This Sunday 7 February marks that most favourable of days – National Yorkshire Pudding Day, when we can all pay homage to this most marvellous of quintessential British traditions. Possibly one of the simplest, low costing, versatile and tasty dishes that England can claim ownership of. The Yorkshire Pudding is timelessly popular and lovingly adopted by many as their most reassuring and comforting staple for the Sunday dinner table. Indeed this has been the way for centuries.
The William Jackson Food Group, a long-standing family bakers and retailer; now in its sixth generation was founded in 1851, with the opening of their first store on the same afternoon of Jackson’s very own wedding day. So entrenched were the Jackson’s in their business, that they were affectionately known locally in Hull as Mr and Mrs. ‘Split Currant’. Jackson’s empire rose to thirteen stores by 1916 and by 1939 the business boasted eighty five stores.
The William Jackson Food Group famously supplied Butlins Holiday Camps with frozen Yorkshire Puddings and went on to develop a similar brand to retail across supermarkets nationally. That brand was Aunt Bessie’s. To celebrate their most famous product this year, Aunt Bessie’s will be baking an entire wedding cake made out of Yorkshire Puddings in honour of the day. It is hoped this unusual creation will be snapped up by a willing couple to enjoy at their own nuptials.
Somewhat more morbidly there is an interesting case in the media in Derby in 1911 whereby a sixteen year old domestic servant decided to reap her revenge on the family she was working for. Having been handed her notice for dishonesty, the girl poured poisonous belladonna (deadly nightshade) into the batter mixture of the Yorkshire Pudding she prepared as part of a meal for her master, his brother and the mistress of the house. On becoming ill they raised the alarm and the girl was arrested and subsequently sentenced to three years in Borstal. This is indeed a sign of changing times. Had this crime been committed in the century before the young girl would have either faced the death penalty or transportation overseas.

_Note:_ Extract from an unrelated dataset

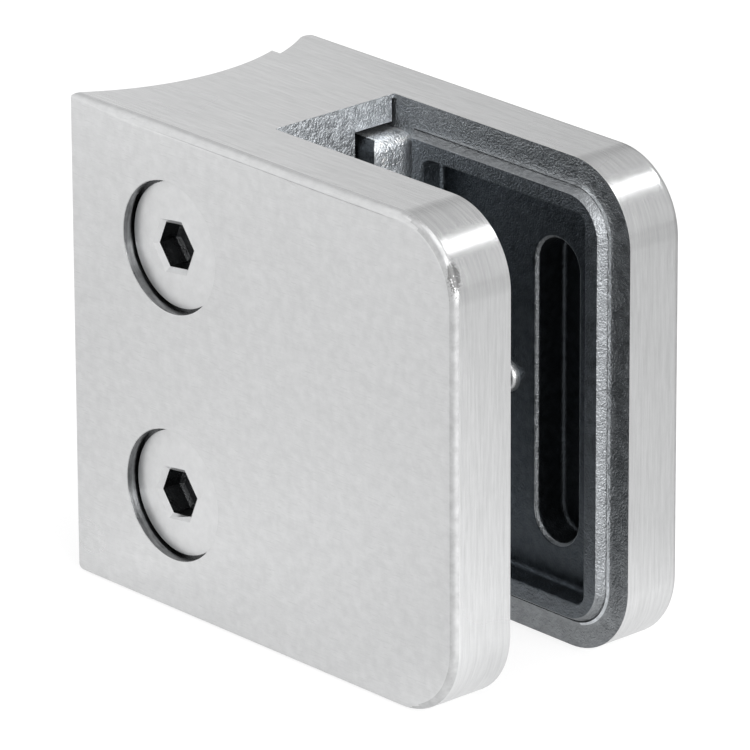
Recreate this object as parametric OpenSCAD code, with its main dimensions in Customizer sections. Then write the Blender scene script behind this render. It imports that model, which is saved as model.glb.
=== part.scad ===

Recipes for Yorkshire Puddings have circulated since the 1700’s, with Eliza Acton’s version of ‘good’ and ‘common’ (reducing the amount of milk and eggs) puddings – seen below, appearing in her groundbreaking Modern Cookery In All It’s Branches/For Private Families of 1845. My very own baked version (complete with curious water bird shaped variety) is pictured above.
Happy Yorkshire Pudding Day and remember not to add any poisonous foliage to your batter mixes this weekend.